>> Start Given data

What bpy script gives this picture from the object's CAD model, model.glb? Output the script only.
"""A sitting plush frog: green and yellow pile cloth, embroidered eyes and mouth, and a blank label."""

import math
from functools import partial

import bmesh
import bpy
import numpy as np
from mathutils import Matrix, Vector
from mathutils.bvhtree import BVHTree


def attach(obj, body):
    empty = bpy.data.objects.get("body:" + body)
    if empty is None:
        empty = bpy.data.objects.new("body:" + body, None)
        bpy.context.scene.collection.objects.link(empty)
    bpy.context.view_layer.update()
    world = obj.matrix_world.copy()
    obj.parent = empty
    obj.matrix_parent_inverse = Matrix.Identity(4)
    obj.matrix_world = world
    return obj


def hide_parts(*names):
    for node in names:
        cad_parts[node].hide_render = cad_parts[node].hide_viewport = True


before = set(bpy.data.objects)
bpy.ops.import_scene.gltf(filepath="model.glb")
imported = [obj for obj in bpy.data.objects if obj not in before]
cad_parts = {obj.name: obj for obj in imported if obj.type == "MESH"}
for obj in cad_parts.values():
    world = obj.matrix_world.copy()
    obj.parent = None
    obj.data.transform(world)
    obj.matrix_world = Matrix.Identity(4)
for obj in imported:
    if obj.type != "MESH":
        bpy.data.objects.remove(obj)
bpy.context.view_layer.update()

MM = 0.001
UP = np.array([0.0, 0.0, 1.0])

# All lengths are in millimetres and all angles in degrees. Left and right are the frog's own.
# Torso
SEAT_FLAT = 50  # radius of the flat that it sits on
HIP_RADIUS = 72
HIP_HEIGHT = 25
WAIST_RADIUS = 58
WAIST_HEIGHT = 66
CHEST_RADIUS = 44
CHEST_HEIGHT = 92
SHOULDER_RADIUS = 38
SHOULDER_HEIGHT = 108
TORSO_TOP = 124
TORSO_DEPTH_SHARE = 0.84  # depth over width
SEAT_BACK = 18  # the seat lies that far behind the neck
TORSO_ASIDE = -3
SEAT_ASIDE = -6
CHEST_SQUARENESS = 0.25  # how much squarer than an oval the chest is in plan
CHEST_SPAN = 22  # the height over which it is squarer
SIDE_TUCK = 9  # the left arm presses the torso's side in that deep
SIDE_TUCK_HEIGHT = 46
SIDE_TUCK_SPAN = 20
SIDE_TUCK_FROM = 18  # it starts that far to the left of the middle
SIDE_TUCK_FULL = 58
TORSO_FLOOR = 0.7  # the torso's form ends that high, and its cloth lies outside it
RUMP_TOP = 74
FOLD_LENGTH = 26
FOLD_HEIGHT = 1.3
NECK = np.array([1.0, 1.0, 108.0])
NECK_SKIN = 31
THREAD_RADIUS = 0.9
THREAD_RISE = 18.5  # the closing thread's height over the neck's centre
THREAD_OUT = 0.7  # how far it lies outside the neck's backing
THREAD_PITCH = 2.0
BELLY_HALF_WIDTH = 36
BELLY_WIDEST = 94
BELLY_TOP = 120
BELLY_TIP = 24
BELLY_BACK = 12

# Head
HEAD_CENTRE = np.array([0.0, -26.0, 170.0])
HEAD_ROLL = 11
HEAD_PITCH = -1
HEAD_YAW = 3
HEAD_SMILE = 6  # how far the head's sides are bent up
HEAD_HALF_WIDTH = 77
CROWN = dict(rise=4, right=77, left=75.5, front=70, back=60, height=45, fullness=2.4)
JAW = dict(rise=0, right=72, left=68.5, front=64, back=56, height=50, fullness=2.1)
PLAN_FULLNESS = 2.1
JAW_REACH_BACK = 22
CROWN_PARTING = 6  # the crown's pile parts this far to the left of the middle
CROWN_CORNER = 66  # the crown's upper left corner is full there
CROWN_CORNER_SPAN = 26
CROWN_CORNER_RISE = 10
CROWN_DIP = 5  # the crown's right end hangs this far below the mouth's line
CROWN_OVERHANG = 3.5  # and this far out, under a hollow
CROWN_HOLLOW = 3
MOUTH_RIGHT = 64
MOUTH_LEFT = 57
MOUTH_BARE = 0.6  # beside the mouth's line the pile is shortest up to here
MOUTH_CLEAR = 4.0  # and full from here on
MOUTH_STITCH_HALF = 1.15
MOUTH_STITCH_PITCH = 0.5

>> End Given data

__Task instructions__
Copy out the whole listing exactly as written.

__Result__
What bpy script gives this picture from the object's CAD model, model.glb? Output the script only.
"""A sitting plush frog: green and yellow pile cloth, embroidered eyes and mouth, and a blank label."""

import math
from functools import partial

import bmesh
import bpy
import numpy as np
from mathutils import Matrix, Vector
from mathutils.bvhtree import BVHTree


def attach(obj, body):
    empty = bpy.data.objects.get("body:" + body)
    if empty is None:
        empty = bpy.data.objects.new("body:" + body, None)
        bpy.context.scene.collection.objects.link(empty)
    bpy.context.view_layer.update()
    world = obj.matrix_world.copy()
    obj.parent = empty
    obj.matrix_parent_inverse = Matrix.Identity(4)
    obj.matrix_world = world
    return obj


def hide_parts(*names):
    for node in names:
        cad_parts[node].hide_render = cad_parts[node].hide_viewport = True


before = set(bpy.data.objects)
bpy.ops.import_scene.gltf(filepath="model.glb")
imported = [obj for obj in bpy.data.objects if obj not in before]
cad_parts = {obj.name: obj for obj in imported if obj.type == "MESH"}
for obj in cad_parts.values():
    world = obj.matrix_world.copy()
    obj.parent = None
    obj.data.transform(world)
    obj.matrix_world = Matrix.Identity(4)
for obj in imported:
    if obj.type != "MESH":
        bpy.data.objects.remove(obj)
bpy.context.view_layer.update()

MM = 0.001
UP = np.array([0.0, 0.0, 1.0])

# All lengths are in millimetres and all angles in degrees. Left and right are the frog's own.
# Torso
SEAT_FLAT = 50  # radius of the flat that it sits on
HIP_RADIUS = 72
HIP_HEIGHT = 25
WAIST_RADIUS = 58
WAIST_HEIGHT = 66
CHEST_RADIUS = 44
CHEST_HEIGHT = 92
SHOULDER_RADIUS = 38
SHOULDER_HEIGHT = 108
TORSO_TOP = 124
TORSO_DEPTH_SHARE = 0.84  # depth over width
SEAT_BACK = 18  # the seat lies that far behind the neck
TORSO_ASIDE = -3
SEAT_ASIDE = -6
CHEST_SQUARENESS = 0.25  # how much squarer than an oval the chest is in plan
CHEST_SPAN = 22  # the height over which it is squarer
SIDE_TUCK = 9  # the left arm presses the torso's side in that deep
SIDE_TUCK_HEIGHT = 46
SIDE_TUCK_SPAN = 20
SIDE_TUCK_FROM = 18  # it starts that far to the left of the middle
SIDE_TUCK_FULL = 58
TORSO_FLOOR = 0.7  # the torso's form ends that high, and its cloth lies outside it
RUMP_TOP = 74
FOLD_LENGTH = 26
FOLD_HEIGHT = 1.3
NECK = np.array([1.0, 1.0, 108.0])
NECK_SKIN = 31
THREAD_RADIUS = 0.9
THREAD_RISE = 18.5  # the closing thread's height over the neck's centre
THREAD_OUT = 0.7  # how far it lies outside the neck's backing
THREAD_PITCH = 2.0
BELLY_HALF_WIDTH = 36
BELLY_WIDEST = 94
BELLY_TOP = 120
BELLY_TIP = 24
BELLY_BACK = 12

# Head
HEAD_CENTRE = np.array([0.0, -26.0, 170.0])
HEAD_ROLL = 11
HEAD_PITCH = -1
HEAD_YAW = 3
HEAD_SMILE = 6  # how far the head's sides are bent up
HEAD_HALF_WIDTH = 77
CROWN = dict(rise=4, right=77, left=75.5, front=70, back=60, height=45, fullness=2.4)
JAW = dict(rise=0, right=72, left=68.5, front=64, back=56, height=50, fullness=2.1)
PLAN_FULLNESS = 2.1
JAW_REACH_BACK = 22
CROWN_PARTING = 6  # the crown's pile parts this far to the left of the middle
CROWN_CORNER = 66  # the crown's upper left corner is full there
CROWN_CORNER_SPAN = 26
CROWN_CORNER_RISE = 10
CROWN_DIP = 5  # the crown's right end hangs this far below the mouth's line
CROWN_OVERHANG = 3.5  # and this far out, under a hollow
CROWN_HOLLOW = 3
MOUTH_RIGHT = 64
MOUTH_LEFT = 57
MOUTH_BARE = 0.6  # beside the mouth's line the pile is shortest up to here
MOUTH_CLEAR = 4.0  # and full from here on
MOUTH_STITCH_HALF = 1.15
MOUTH_STITCH_PITCH = 0.5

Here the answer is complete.